Maaf, saya tak perlu menggerutu.
Suatu pagi dalam perjalanan menuju lokasi peliputan, hujan tetiba turun. Padahal, sejak pagi, langit tampak baik-baik saja. Remang-remang cahaya tak sedang merajuk ingin terus bersembunyi di balik awan. Langit tak cerah, tak juga mendung.
Di seisi jalan protokol, rintik air perlahan menampar wajah para pengendara motor. Memaksa mereka yang tak bermantel menepikan kendaraan. Pohon yang menjorok di pinggir jalan jadi alternatif berteduh. Stasiun pemberhentian BRT juga tak luput diramaikan para pengendara motor yang mencari perlindungan.
Pandangan saya terpaku pada langit. Di ujung sana masih benderang. Hujan nampaknya hanya turun dari separuh jalan. Separuh langit, tak ada awan pekat yang memboikot sinar matahari. Mungkin belum, asalkan laju motor saya bisa lebih pacu.
Selang perjalanan, hujan memang nampak mereda. Mungkin, lebih tepatnya, ia tertinggal di belakang. Ditahan awan pekat yang enggan beranjak lebih cepat.
Saya tersenyum. Memang, saya suka tersenyum sendiri. Biarlah kalau orang menganggap itu hal gila. Sejatinya, sebagian hidup saya memang sudah gila. Saya menyukainya. Duh, kenapa membahas tentang senyum saya?
Langit menyisakan rinai hujan di setengah perjalanan. Di sepanjang Urip Sumoharjo hingga Perintis Kemerdekaan, saya membiarkan muka dibasuh hujan. Pun, saya suka. Paling tidak, inilah cara menyapa hujan. Memeluk hujan. *hujan terlalu manis untuk dipersoalkan?
Seperti hujan setengah jalan itu, hidup berlaku demikian. Kita tak pernah tahu ada cahaya atau remang gerimis di depan sana. Apakah lebih baik berhenti menanti hujan atau menerobos tanpa perlindungan mantel hujan. Namun, Tuhan selalu menyiapkan pertanda untuk berhenti atau tetap melaju. Toh, dancing in the rain mengajarkan kita untuk menikmati hujan. Catatan: asalkan tak mudah sakit.

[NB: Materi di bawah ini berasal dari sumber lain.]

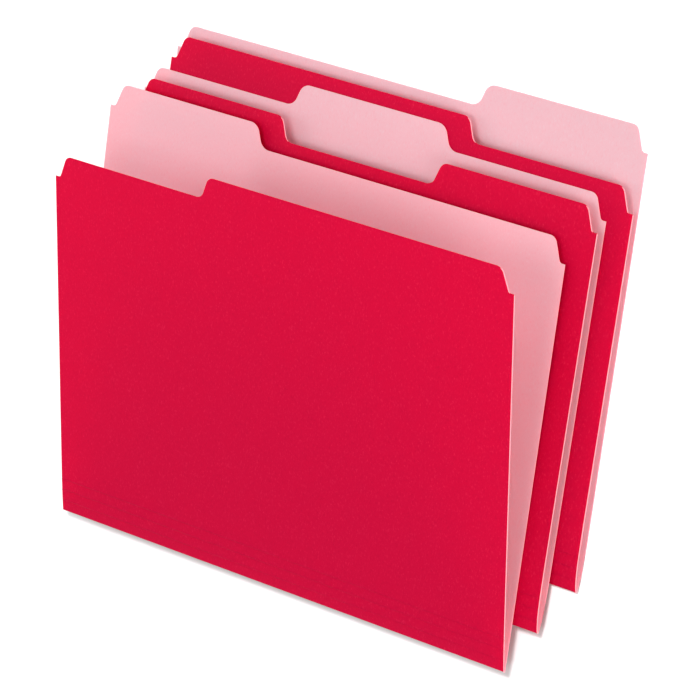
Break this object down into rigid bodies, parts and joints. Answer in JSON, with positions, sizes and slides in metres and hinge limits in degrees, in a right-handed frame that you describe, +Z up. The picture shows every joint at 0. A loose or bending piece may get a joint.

Sepulang dari GOR Sudiang hari ini, hujan kembali membasuh wajah. Sudah tak deras lagi. Pelan. Cukup untuk membuat badan menggigil dan suhu memuncak. Tetapi, kewajiban di kantor masih menanti. Apalagi berita yang dikirimkan via email juga mesti cross-check ulang.
Hujan memeluk sepanjang perjalanan. Beberapa genangan air memaksa laju kendaraan melambat.
"Hei... Apa kabar?"
Ada senyum manis yang dibawa pulang hujan setiap kali ia turun. Pernah, seiring hangat pelukan seseorang yang tertanam dalam gemetar tangan saya memegang kemudi. Betapa erat pelukannya, selalu menghangat dalam ingatan saya. Mungkin, perempuan itu tak menyadari, degup jantung lelakinya berirama disembunyikan deru motor yang melaju kencang. Hanya Tuhan dan hujan yang tahu.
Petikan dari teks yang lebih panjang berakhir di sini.